Only the lines starting at the one with "above the floor." and ending at the one with "the parting line" should be copied, exactly and with both ends kept.

* Data lines:
[Begin]

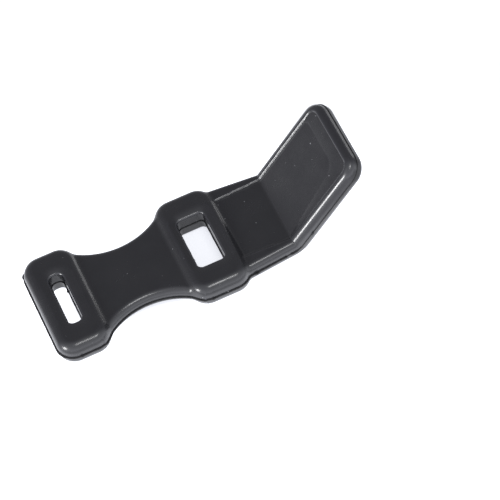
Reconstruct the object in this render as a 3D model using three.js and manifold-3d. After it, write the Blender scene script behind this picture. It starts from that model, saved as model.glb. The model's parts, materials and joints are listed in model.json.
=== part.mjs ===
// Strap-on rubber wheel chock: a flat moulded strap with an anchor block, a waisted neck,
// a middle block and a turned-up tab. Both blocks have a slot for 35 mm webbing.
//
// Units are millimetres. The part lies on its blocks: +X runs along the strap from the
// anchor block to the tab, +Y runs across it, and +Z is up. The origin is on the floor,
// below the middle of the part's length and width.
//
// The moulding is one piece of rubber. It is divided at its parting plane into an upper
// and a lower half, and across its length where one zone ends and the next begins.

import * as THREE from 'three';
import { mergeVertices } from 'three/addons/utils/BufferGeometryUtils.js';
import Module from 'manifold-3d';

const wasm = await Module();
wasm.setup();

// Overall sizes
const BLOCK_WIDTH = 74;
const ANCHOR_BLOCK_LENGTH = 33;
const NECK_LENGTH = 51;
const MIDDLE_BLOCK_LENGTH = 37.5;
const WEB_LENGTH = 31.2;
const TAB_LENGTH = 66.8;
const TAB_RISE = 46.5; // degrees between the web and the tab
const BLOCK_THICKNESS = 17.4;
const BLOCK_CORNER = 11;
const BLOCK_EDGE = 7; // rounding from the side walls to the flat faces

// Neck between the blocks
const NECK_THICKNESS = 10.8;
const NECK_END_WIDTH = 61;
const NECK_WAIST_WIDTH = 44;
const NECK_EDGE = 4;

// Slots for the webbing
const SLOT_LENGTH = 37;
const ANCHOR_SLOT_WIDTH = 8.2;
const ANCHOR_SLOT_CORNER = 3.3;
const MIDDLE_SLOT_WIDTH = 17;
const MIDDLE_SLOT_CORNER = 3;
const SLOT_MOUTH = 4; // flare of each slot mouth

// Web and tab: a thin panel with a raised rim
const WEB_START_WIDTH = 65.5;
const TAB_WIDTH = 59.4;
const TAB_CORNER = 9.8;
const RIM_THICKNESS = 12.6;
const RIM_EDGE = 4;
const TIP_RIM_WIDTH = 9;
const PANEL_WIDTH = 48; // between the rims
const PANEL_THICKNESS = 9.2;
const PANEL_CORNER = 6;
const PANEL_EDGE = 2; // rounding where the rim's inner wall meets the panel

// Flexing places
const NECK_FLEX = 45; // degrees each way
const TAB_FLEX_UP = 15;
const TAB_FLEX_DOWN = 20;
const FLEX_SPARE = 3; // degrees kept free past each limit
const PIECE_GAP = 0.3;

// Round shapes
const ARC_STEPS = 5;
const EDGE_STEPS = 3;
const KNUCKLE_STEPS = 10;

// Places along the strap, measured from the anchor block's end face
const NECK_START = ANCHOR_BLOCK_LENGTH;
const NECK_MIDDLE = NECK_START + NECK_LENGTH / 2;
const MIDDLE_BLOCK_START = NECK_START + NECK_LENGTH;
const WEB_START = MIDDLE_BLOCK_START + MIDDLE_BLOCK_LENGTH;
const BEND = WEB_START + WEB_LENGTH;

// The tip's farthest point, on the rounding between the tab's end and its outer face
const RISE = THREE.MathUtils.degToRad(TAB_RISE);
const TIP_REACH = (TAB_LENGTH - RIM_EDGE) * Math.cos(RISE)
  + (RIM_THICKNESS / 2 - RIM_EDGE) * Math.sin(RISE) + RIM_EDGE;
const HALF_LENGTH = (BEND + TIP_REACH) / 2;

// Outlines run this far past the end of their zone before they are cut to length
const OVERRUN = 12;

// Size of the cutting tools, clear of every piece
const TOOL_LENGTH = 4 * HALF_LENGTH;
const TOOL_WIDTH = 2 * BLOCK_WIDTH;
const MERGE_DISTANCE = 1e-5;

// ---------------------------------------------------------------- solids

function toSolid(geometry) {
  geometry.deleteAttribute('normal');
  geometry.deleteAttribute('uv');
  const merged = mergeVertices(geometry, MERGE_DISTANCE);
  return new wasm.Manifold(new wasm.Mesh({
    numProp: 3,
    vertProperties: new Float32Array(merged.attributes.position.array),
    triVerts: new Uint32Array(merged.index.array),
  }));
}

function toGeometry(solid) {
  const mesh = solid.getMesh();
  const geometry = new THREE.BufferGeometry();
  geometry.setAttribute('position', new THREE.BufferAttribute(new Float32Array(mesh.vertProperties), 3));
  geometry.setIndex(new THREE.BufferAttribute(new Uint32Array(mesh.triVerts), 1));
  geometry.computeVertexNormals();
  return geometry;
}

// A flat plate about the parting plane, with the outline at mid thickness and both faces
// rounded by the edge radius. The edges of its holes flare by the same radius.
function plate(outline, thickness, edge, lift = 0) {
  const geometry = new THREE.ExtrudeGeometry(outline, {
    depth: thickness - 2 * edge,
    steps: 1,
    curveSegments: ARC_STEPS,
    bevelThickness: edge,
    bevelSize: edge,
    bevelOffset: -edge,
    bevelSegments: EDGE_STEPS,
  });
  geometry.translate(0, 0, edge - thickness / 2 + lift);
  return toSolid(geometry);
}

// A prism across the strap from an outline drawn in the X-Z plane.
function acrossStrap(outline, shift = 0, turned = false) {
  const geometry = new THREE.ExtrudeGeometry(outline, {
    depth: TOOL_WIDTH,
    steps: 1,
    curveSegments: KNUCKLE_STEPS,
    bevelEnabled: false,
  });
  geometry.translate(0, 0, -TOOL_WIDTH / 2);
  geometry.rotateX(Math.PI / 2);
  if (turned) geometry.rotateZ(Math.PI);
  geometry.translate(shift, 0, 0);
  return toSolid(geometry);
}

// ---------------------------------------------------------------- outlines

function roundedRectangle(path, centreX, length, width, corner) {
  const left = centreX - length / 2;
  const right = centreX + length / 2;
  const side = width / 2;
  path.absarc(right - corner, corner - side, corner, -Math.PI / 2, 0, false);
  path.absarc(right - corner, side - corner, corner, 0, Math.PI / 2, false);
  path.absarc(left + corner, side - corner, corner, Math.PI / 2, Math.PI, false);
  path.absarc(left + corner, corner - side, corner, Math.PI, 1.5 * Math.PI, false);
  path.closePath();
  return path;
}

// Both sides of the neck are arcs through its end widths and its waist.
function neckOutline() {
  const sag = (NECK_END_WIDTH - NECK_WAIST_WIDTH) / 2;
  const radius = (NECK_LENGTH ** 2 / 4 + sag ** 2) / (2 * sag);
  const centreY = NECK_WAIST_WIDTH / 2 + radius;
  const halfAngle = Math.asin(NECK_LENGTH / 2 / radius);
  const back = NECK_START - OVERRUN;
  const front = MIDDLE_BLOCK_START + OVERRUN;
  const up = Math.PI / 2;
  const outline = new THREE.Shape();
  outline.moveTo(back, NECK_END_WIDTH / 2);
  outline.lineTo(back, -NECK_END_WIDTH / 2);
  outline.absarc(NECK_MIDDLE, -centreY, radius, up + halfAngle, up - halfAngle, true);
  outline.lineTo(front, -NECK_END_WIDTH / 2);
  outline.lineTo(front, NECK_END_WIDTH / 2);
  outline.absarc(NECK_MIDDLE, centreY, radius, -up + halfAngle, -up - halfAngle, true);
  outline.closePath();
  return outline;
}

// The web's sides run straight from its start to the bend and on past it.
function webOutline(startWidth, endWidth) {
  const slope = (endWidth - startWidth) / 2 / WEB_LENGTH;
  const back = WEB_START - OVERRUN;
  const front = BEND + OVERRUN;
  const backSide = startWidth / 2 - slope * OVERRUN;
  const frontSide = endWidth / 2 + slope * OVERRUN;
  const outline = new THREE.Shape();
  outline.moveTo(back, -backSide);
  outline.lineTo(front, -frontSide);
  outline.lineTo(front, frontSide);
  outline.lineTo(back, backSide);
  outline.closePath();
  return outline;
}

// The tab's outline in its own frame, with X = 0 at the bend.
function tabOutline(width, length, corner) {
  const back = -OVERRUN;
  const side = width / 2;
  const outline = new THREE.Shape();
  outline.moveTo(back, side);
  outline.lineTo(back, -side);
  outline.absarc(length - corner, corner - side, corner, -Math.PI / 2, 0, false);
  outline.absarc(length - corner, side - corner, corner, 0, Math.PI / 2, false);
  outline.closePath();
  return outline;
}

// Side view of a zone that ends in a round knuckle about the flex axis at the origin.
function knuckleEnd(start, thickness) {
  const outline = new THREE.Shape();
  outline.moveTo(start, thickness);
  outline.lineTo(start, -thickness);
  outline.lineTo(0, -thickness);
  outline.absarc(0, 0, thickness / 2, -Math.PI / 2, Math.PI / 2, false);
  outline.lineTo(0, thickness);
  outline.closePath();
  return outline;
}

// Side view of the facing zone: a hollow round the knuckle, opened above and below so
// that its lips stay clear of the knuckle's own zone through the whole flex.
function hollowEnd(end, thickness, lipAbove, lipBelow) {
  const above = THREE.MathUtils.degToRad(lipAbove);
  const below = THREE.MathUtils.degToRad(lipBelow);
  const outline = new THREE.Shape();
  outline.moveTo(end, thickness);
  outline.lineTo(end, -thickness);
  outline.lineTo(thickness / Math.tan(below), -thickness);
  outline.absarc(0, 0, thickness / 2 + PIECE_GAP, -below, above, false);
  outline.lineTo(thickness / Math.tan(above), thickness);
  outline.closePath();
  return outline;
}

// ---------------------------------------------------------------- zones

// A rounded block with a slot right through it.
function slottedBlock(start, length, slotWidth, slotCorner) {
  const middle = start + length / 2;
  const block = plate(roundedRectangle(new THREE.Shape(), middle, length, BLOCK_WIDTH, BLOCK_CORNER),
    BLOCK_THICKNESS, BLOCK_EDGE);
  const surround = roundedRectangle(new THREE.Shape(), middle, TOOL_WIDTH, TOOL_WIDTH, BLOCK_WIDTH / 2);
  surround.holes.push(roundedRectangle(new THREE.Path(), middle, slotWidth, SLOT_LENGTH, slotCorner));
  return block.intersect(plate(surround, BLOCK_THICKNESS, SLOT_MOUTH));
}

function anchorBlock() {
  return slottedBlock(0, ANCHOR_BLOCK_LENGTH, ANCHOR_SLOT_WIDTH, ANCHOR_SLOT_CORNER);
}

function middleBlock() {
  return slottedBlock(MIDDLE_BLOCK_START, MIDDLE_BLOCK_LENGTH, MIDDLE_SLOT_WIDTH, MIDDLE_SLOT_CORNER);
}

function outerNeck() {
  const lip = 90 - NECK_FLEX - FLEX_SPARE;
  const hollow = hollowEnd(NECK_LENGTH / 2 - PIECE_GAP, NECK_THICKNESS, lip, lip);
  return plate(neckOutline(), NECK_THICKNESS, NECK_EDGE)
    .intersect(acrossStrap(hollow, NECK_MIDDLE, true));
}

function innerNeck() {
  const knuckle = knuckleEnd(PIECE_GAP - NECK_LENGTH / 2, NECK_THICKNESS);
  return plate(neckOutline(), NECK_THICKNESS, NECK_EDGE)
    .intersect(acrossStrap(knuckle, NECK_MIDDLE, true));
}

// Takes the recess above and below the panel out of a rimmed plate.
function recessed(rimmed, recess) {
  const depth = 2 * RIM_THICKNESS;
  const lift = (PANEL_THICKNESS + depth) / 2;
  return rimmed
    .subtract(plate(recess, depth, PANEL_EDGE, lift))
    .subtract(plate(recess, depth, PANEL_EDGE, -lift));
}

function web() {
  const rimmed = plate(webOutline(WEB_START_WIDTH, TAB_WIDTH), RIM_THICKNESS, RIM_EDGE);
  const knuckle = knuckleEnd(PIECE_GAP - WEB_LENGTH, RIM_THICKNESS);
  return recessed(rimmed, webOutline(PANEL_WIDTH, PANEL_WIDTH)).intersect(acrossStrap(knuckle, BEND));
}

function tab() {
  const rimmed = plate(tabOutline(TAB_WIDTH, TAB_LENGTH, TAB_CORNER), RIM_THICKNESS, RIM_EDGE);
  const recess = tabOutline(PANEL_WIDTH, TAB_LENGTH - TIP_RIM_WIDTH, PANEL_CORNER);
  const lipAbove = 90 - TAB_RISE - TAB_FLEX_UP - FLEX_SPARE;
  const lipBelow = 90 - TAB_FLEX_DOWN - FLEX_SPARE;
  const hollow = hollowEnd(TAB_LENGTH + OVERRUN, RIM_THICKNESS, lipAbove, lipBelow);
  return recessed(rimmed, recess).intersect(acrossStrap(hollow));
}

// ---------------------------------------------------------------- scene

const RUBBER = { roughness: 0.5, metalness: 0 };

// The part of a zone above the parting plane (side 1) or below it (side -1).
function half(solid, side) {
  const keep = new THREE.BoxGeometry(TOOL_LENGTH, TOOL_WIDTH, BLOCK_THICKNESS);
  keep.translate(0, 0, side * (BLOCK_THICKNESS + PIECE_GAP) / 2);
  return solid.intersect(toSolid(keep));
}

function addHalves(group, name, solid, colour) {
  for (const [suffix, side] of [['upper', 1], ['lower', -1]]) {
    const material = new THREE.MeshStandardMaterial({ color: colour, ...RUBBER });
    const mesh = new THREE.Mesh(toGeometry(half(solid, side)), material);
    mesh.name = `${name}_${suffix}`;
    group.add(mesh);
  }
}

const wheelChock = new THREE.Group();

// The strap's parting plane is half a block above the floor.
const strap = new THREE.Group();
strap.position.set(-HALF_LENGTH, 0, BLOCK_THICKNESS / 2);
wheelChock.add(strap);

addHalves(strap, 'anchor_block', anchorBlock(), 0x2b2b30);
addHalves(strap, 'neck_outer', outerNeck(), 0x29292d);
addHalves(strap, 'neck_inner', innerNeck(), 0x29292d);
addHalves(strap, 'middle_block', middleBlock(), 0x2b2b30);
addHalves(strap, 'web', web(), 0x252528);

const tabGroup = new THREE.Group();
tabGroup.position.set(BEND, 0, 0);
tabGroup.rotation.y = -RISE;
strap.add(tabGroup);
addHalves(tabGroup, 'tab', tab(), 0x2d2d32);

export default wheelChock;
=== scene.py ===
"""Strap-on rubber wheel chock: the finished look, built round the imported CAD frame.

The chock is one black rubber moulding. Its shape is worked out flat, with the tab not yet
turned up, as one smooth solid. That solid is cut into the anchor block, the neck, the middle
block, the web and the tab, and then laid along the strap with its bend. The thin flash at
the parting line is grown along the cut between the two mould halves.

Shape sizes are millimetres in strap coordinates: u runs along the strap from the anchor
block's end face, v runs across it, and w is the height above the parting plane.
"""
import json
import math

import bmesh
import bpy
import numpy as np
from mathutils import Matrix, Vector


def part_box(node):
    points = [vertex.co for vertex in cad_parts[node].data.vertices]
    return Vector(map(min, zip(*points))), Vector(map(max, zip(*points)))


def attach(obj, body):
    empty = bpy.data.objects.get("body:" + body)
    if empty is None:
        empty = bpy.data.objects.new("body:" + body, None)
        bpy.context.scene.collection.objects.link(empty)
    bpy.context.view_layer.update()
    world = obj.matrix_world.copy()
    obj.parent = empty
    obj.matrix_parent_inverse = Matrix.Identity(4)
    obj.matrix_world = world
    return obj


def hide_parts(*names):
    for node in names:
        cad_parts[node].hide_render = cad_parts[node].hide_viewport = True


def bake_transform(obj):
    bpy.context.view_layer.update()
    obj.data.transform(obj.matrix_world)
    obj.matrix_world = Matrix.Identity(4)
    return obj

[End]

* Result:
// The strap's parting plane is half a block above the floor.
const strap = new THREE.Group();
strap.position.set(-HALF_LENGTH, 0, BLOCK_THICKNESS / 2);
wheelChock.add(strap);

addHalves(strap, 'anchor_block', anchorBlock(), 0x2b2b30);
addHalves(strap, 'neck_outer', outerNeck(), 0x29292d);
addHalves(strap, 'neck_inner', innerNeck(), 0x29292d);
addHalves(strap, 'middle_block', middleBlock(), 0x2b2b30);
addHalves(strap, 'web', web(), 0x252528);

const tabGroup = new THREE.Group();
tabGroup.position.set(BEND, 0, 0);
tabGroup.rotation.y = -RISE;
strap.add(tabGroup);
addHalves(tabGroup, 'tab', tab(), 0x2d2d32);

export default wheelChock;
=== scene.py ===
"""Strap-on rubber wheel chock: the finished look, built round the imported CAD frame.

The chock is one black rubber moulding. Its shape is worked out flat, with the tab not yet
turned up, as one smooth solid. That solid is cut into the anchor block, the neck, the middle
block, the web and the tab, and then laid along the strap with its bend. The thin flash at
the parting line is grown along the cut between the two mould halves.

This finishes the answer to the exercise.